Earlier in Matthew 21, Jesus had cast the money changers out of the Temple, and had in the process very provocatively quoted Jeremiah 7:11, accusing the Jewish leadership of converting God’s house of prayer into a den of robbers. Matt. 21:12-13. What the priests and their friends were selling, in an often fraudulent and extortionate manner, was precisely the hope of forgiveness of worshippers’ sins and and of a right relationship with God. After he cast out the fraudulent vendors selling “acceptable” offerings at an inflated price, Jesus left the Temple, returning to it the next day. When he returned to the Temple courts and began teaching there, the chief priests and elders came to him demanding to know:
By what authority are you doing these things? Who gave you this authority?
Matthew 21:23
They wanted to know who had authorized him to condemn the extortionate profits they gained from the business of selling God’s forgiveness. Jesus’ answer to this question started with a question: who gave John the Baptist his authority to baptize? Did God or men authorize him to do this? Matt. 21:24. Recall that John offered forgiveness, free of charge, to anyone who repented of their way of life and announced it by being baptized–so the leaders’ argument with John was really the same argument that they had with Jesus about whether they should profit from the sale of forgiveness. The Jewish leaders, of course, understood that if they admitted that God sent John, they would also have to admit that God sent Jesus. But they considered it politically unwise to say—in front of a crowd that had believed John’s message, and, in fact, still believed he was a true prophet—that John was only a self-appointed crackpot (which is what the leaders really believed). So they refused to answer Jesus’ question. Matt. 21:25-27.

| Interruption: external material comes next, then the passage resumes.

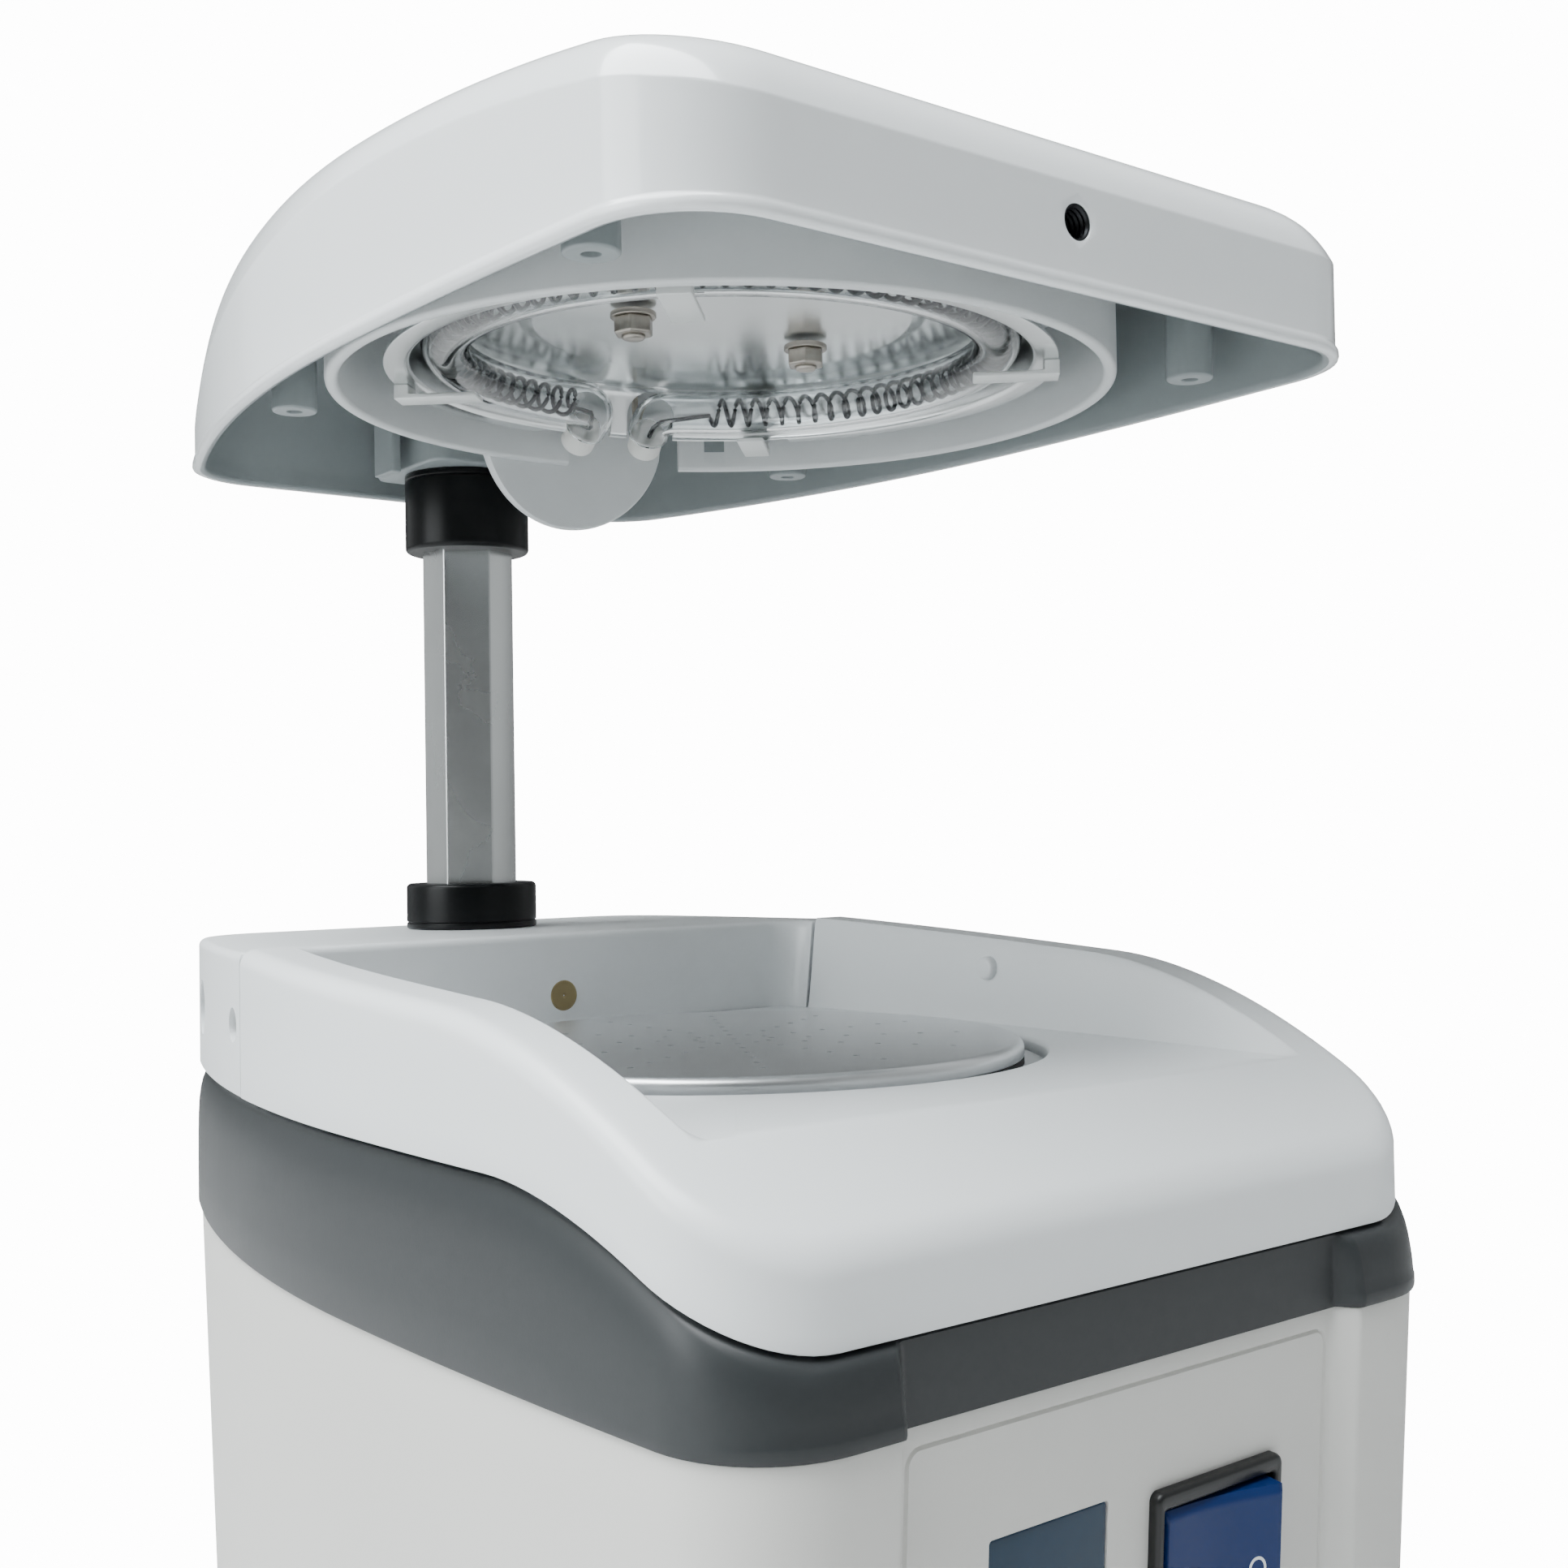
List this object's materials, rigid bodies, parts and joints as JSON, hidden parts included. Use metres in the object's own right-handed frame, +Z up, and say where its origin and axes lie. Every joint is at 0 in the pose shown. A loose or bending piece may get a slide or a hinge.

It is at this point that Jesus told the parable of the two sons, to bring into clear focus the full implications of the leaders’ attitude. Jesus’ invited his hearers—both the leaders who had come to challenge him and the crowd—to compare themselves to the two sons. The first son was a picture of gross sinners, the kind of people the Jewish leaders rejected, who had believed the preaching of John and changed their lives. These people, like the first son, had at first refused to do what the Father asked, but later changed their minds and did it. The second son is a picture of the religious leaders, who publicly professed their willingness to do what God asked, but then failed to do it. Indeed, even when John came, they did not repent (like the tax collectors and prostitutes did) and believe his message. Therefore, Jesus said that the tax collectors and prostitutes, who listened to God when He spoke through John, would enter into the kingdom of God—where God is king—ahead of them. In this parable, Jesus’ answer to the religious leaders’ question regarding the source of his authority was that the leaders themselves had rejected God’s authority. It was the repentant tax collectors and prostitutes, rather than the unrepentant religious leaders, who ultimately did as God asked them to.
Jesus amplifies this point with his next parable, the parable of the wicked tenants (Matt. 21:33-41) who refused to pay the landowner his share of the harvest and then killed his son to keep it from him, implicitly comparing the leaderrs to the wicked tenants–and then making them admit that, in their own words, that when the landowner returned, he would “put those wretched tenants to a wretched end.” Then, and only then, Jesus answers the leaders’ question about his authority directly with a quotation from Psalm 118:22-23 (Matt. 21:42) which, as applied to Jesus, asserted that God had made him the capstone (and, thus, had given him authority to do what he was doing). Jesus then concluded:
Therefore I tell you, the Kingdom of God will be taken away from you, and will be given to a nation producing its fruit. He who falls on this stone will be broken to pieces, but on whomever it will fall, it will scatter him as dust.
Matthew 21:43-44 (WEB)
Thus, in Matthew 21, even metamelomai, the weaker verb rendered repent (or change one’s mind), is clearly associated with actions—doing what the Father asks—and therefore also with producing fruit.